Excerpted records:
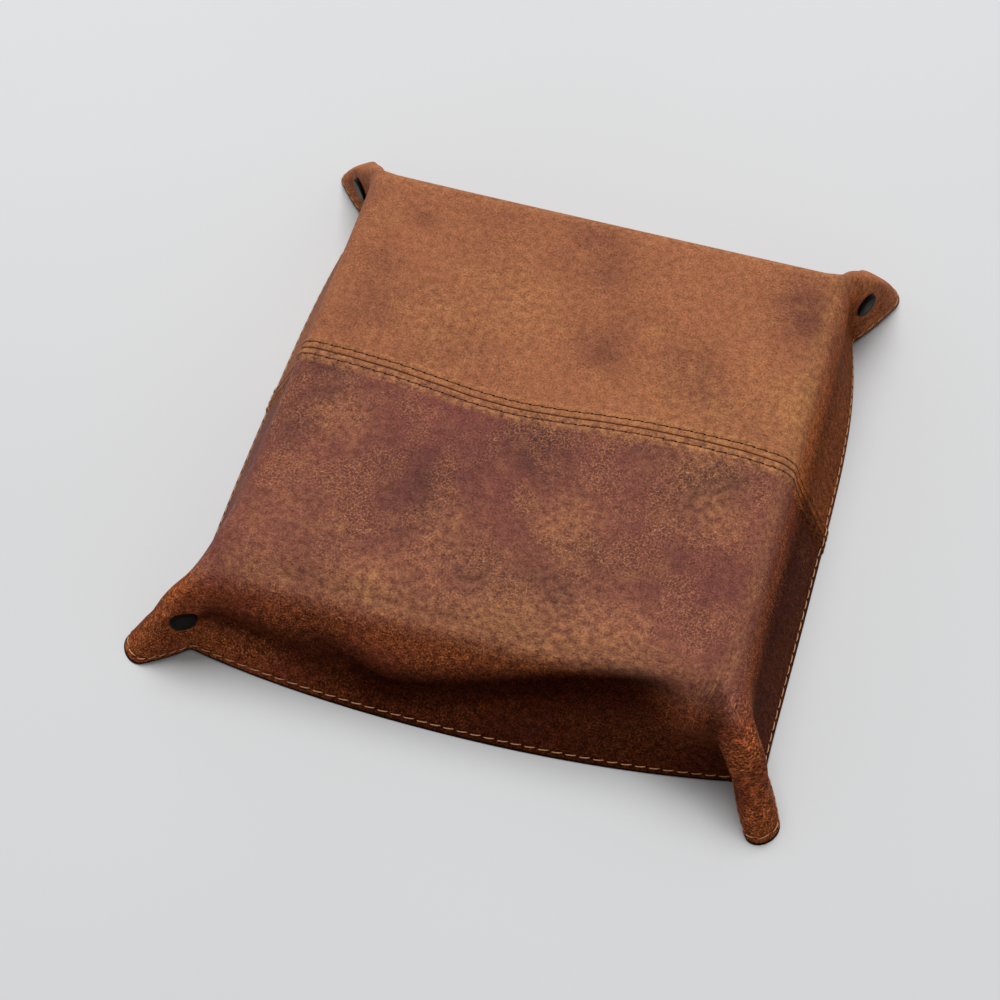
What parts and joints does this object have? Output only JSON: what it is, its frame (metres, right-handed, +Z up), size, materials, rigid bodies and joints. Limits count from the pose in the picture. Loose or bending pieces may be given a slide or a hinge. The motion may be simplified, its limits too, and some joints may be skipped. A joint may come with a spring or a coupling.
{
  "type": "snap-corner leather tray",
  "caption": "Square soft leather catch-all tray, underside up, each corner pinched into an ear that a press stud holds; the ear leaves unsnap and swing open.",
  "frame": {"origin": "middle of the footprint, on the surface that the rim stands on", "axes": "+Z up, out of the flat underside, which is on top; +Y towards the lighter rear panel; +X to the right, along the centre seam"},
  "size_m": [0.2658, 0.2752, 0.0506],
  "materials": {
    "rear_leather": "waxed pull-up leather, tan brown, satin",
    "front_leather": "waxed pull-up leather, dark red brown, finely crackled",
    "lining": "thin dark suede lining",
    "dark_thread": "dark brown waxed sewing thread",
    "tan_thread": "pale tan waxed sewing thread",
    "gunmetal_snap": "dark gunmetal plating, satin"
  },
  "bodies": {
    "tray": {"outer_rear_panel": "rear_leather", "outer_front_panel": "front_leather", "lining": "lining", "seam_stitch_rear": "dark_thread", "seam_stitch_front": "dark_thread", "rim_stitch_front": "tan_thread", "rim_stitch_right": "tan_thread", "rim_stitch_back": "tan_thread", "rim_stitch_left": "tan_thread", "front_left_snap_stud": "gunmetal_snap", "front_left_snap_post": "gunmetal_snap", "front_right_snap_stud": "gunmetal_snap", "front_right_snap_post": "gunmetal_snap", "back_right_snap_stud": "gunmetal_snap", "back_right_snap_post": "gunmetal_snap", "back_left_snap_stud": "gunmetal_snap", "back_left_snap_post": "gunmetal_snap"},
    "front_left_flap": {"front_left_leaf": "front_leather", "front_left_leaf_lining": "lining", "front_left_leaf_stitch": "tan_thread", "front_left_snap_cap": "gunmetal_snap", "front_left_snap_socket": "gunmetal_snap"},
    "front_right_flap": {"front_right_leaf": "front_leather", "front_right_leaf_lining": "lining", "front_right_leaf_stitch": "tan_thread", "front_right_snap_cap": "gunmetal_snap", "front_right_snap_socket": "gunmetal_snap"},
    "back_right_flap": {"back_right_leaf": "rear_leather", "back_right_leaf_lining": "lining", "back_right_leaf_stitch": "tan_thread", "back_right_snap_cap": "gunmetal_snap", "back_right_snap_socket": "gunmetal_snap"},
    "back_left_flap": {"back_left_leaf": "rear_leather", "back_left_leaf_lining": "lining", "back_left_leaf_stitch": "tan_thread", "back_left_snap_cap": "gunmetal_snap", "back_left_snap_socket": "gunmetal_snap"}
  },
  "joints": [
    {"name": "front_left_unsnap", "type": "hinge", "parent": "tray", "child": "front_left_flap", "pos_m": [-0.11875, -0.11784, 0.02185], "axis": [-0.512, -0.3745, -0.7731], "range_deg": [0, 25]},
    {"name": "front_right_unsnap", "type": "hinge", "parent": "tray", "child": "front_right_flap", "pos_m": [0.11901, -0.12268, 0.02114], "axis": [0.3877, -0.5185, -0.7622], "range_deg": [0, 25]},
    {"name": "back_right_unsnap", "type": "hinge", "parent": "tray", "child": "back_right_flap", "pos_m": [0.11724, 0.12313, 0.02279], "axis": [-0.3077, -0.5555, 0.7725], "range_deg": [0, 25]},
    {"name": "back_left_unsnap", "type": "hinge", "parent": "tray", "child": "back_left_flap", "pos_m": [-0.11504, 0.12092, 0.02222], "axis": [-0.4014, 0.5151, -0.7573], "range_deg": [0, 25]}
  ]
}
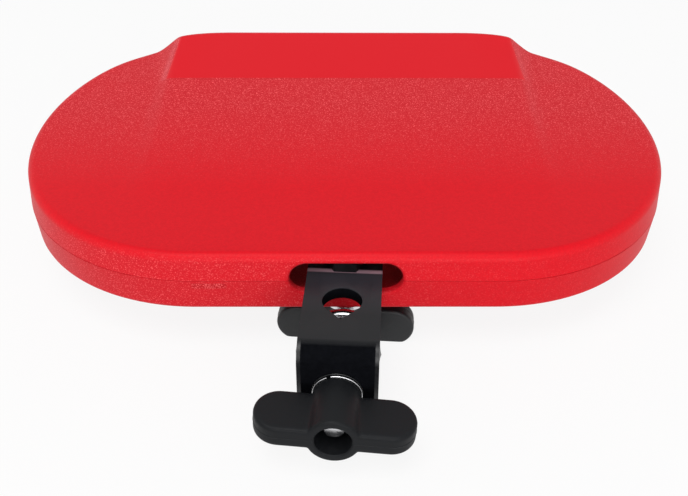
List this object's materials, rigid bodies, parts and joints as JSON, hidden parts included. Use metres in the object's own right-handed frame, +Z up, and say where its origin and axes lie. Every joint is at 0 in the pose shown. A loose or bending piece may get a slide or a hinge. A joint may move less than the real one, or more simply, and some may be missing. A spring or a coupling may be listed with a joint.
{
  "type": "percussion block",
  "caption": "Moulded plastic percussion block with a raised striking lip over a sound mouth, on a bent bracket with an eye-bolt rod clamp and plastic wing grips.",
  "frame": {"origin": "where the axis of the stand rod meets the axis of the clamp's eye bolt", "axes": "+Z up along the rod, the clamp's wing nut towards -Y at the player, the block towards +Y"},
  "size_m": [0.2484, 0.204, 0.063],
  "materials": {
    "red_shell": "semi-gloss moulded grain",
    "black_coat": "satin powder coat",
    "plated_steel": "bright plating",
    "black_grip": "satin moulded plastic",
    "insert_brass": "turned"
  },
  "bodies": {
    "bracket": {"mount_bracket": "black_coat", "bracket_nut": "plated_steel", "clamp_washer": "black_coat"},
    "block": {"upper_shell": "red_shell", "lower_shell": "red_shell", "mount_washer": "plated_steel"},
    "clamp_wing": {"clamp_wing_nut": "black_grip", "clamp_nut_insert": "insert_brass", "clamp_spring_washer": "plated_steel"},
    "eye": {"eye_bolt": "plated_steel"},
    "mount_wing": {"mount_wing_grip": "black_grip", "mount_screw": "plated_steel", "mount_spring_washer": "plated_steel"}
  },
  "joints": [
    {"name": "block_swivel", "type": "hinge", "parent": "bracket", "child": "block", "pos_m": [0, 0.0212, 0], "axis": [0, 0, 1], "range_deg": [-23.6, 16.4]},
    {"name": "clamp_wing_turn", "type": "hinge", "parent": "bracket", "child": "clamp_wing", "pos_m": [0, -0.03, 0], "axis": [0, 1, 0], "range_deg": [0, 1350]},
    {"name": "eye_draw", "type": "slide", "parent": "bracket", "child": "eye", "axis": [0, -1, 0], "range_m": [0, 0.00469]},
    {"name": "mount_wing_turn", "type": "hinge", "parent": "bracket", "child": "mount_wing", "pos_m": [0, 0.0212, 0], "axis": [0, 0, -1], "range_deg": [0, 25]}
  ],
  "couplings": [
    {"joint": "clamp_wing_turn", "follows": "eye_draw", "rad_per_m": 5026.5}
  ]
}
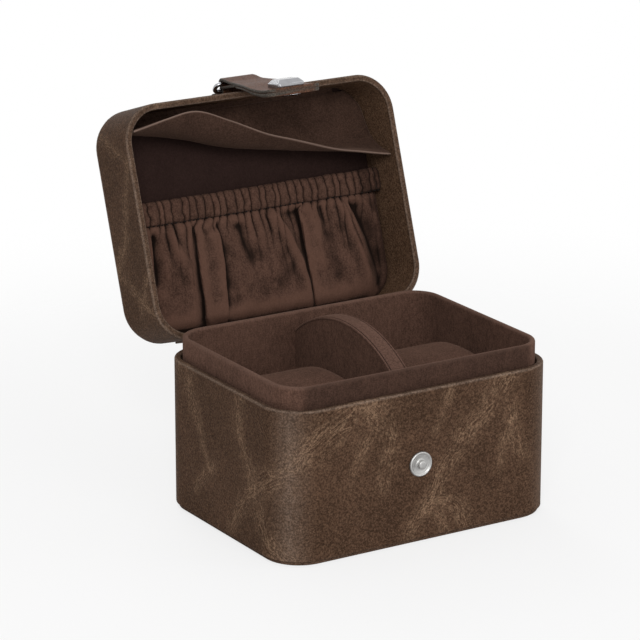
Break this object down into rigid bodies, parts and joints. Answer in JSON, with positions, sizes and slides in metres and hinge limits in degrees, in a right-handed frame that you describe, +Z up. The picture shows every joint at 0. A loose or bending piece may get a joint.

Given task: Print the records above in full, exactly.

Written response:
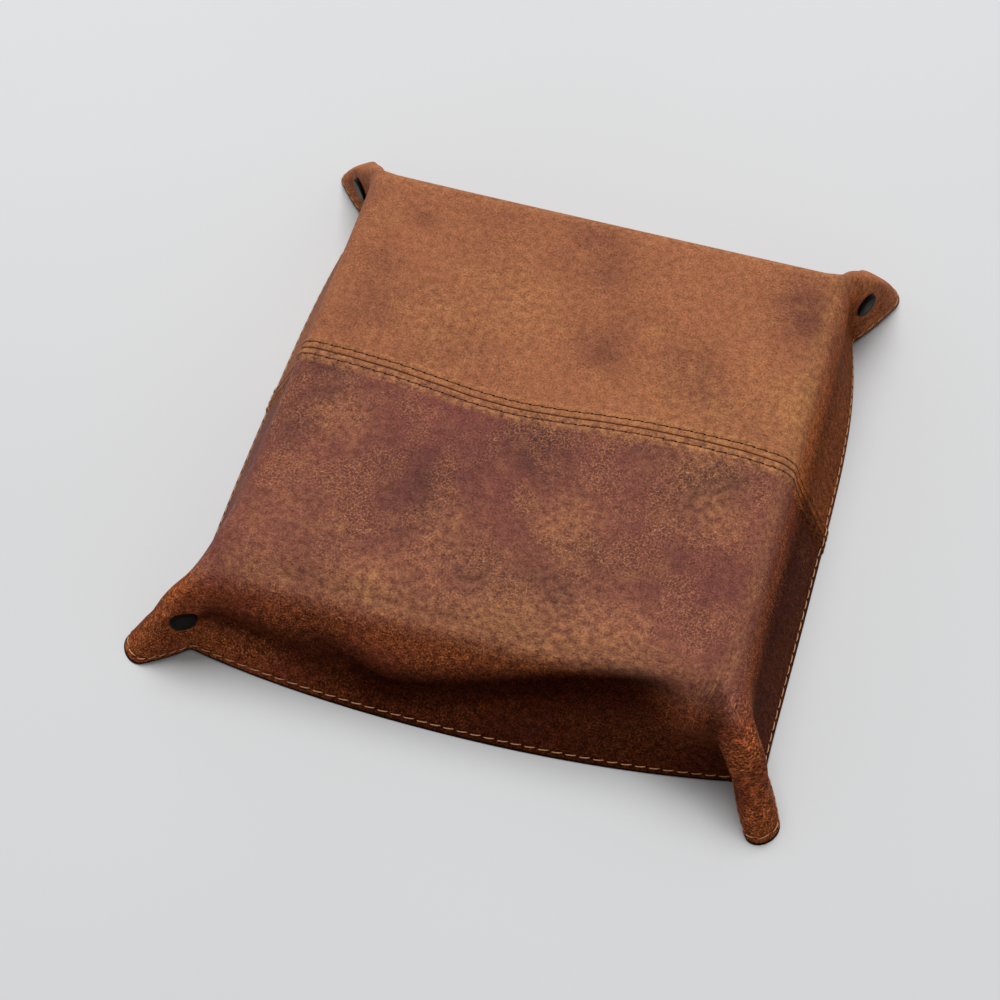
What parts and joints does this object have? Output only JSON: what it is, its frame (metres, right-handed, +Z up), size, materials, rigid bodies and joints. Limits count from the pose in the picture. Loose or bending pieces may be given a slide or a hinge. The motion may be simplified, its limits too, and some joints may be skipped. A joint may come with a spring or a coupling.
{
  "type": "snap-corner leather tray",
  "caption": "Square soft leather catch-all tray, underside up, each corner pinched into an ear that a press stud holds; the ear leaves unsnap and swing open.",
  "frame": {"origin": "middle of the footprint, on the surface that the rim stands on", "axes": "+Z up, out of the flat underside, which is on top; +Y towards the lighter rear panel; +X to the right, along the centre seam"},
  "size_m": [0.2658, 0.2752, 0.0506],
  "materials": {
    "rear_leather": "waxed pull-up leather, tan brown, satin",
    "front_leather": "waxed pull-up leather, dark red brown, finely crackled",
    "lining": "thin dark suede lining",
    "dark_thread": "dark brown waxed sewing thread",
    "tan_thread": "pale tan waxed sewing thread",
    "gunmetal_snap": "dark gunmetal plating, satin"
  },
  "bodies": {
    "tray": {"outer_rear_panel": "rear_leather", "outer_front_panel": "front_leather", "lining": "lining", "seam_stitch_rear": "dark_thread", "seam_stitch_front": "dark_thread", "rim_stitch_front": "tan_thread", "rim_stitch_right": "tan_thread", "rim_stitch_back": "tan_thread", "rim_stitch_left": "tan_thread", "front_left_snap_stud": "gunmetal_snap", "front_left_snap_post": "gunmetal_snap", "front_right_snap_stud": "gunmetal_snap", "front_right_snap_post": "gunmetal_snap", "back_right_snap_stud": "gunmetal_snap", "back_right_snap_post": "gunmetal_snap", "back_left_snap_stud": "gunmetal_snap", "back_left_snap_post": "gunmetal_snap"},
    "front_left_flap": {"front_left_leaf": "front_leather", "front_left_leaf_lining": "lining", "front_left_leaf_stitch": "tan_thread", "front_left_snap_cap": "gunmetal_snap", "front_left_snap_socket": "gunmetal_snap"},
    "front_right_flap": {"front_right_leaf": "front_leather", "front_right_leaf_lining": "lining", "front_right_leaf_stitch": "tan_thread", "front_right_snap_cap": "gunmetal_snap", "front_right_snap_socket": "gunmetal_snap"},
    "back_right_flap": {"back_right_leaf": "rear_leather", "back_right_leaf_lining": "lining", "back_right_leaf_stitch": "tan_thread", "back_right_snap_cap": "gunmetal_snap", "back_right_snap_socket": "gunmetal_snap"},
    "back_left_flap": {"back_left_leaf": "rear_leather", "back_left_leaf_lining": "lining", "back_left_leaf_stitch": "tan_thread", "back_left_snap_cap": "gunmetal_snap", "back_left_snap_socket": "gunmetal_snap"}
  },
  "joints": [
    {"name": "front_left_unsnap", "type": "hinge", "parent": "tray", "child": "front_left_flap", "pos_m": [-0.11875, -0.11784, 0.02185], "axis": [-0.512, -0.3745, -0.7731], "range_deg": [0, 25]},
    {"name": "front_right_unsnap", "type": "hinge", "parent": "tray", "child": "front_right_flap", "pos_m": [0.11901, -0.12268, 0.02114], "axis": [0.3877, -0.5185, -0.7622], "range_deg": [0, 25]},
    {"name": "back_right_unsnap", "type": "hinge", "parent": "tray", "child": "back_right_flap", "pos_m": [0.11724, 0.12313, 0.02279], "axis": [-0.3077, -0.5555, 0.7725], "range_deg": [0, 25]},
    {"name": "back_left_unsnap", "type": "hinge", "parent": "tray", "child": "back_left_flap", "pos_m": [-0.11504, 0.12092, 0.02222], "axis": [-0.4014, 0.5151, -0.7573], "range_deg": [0, 25]}
  ]
}
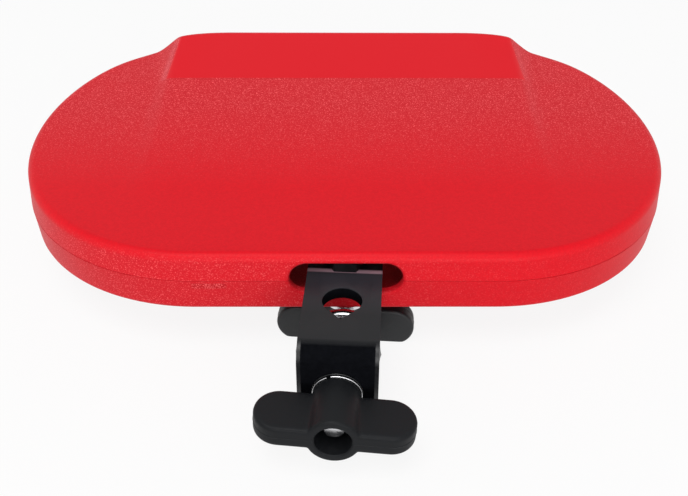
List this object's materials, rigid bodies, parts and joints as JSON, hidden parts included. Use metres in the object's own right-handed frame, +Z up, and say where its origin and axes lie. Every joint is at 0 in the pose shown. A loose or bending piece may get a slide or a hinge. A joint may move less than the real one, or more simply, and some may be missing. A spring or a coupling may be listed with a joint.
{
  "type": "percussion block",
  "caption": "Moulded plastic percussion block with a raised striking lip over a sound mouth, on a bent bracket with an eye-bolt rod clamp and plastic wing grips.",
  "frame": {"origin": "where the axis of the stand rod meets the axis of the clamp's eye bolt", "axes": "+Z up along the rod, the clamp's wing nut towards -Y at the player, the block towards +Y"},
  "size_m": [0.2484, 0.204, 0.063],
  "materials": {
    "red_shell": "semi-gloss moulded grain",
    "black_coat": "satin powder coat",
    "plated_steel": "bright plating",
    "black_grip": "satin moulded plastic",
    "insert_brass": "turned"
  },
  "bodies": {
    "bracket": {"mount_bracket": "black_coat", "bracket_nut": "plated_steel", "clamp_washer": "black_coat"},
    "block": {"upper_shell": "red_shell", "lower_shell": "red_shell", "mount_washer": "plated_steel"},
    "clamp_wing": {"clamp_wing_nut": "black_grip", "clamp_nut_insert": "insert_brass", "clamp_spring_washer": "plated_steel"},
    "eye": {"eye_bolt": "plated_steel"},
    "mount_wing": {"mount_wing_grip": "black_grip", "mount_screw": "plated_steel", "mount_spring_washer": "plated_steel"}
  },
  "joints": [
    {"name": "block_swivel", "type": "hinge", "parent": "bracket", "child": "block", "pos_m": [0, 0.0212, 0], "axis": [0, 0, 1], "range_deg": [-23.6, 16.4]},
    {"name": "clamp_wing_turn", "type": "hinge", "parent": "bracket", "child": "clamp_wing", "pos_m": [0, -0.03, 0], "axis": [0, 1, 0], "range_deg": [0, 1350]},
    {"name": "eye_draw", "type": "slide", "parent": "bracket", "child": "eye", "axis": [0, -1, 0], "range_m": [0, 0.00469]},
    {"name": "mount_wing_turn", "type": "hinge", "parent": "bracket", "child": "mount_wing", "pos_m": [0, 0.0212, 0], "axis": [0, 0, -1], "range_deg": [0, 25]}
  ],
  "couplings": [
    {"joint": "clamp_wing_turn", "follows": "eye_draw", "rad_per_m": 5026.5}
  ]
}
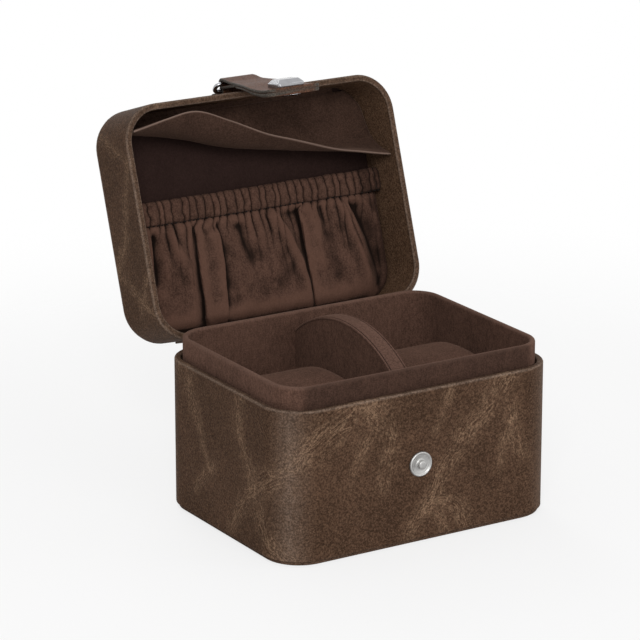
Break this object down into rigid bodies, parts and joints. Answer in JSON, with positions, sizes and slides in metres and hinge limits in degrees, in a right-handed frame that you describe, +Z up. The picture shows every joint at 0. A loose or bending piece may get a joint.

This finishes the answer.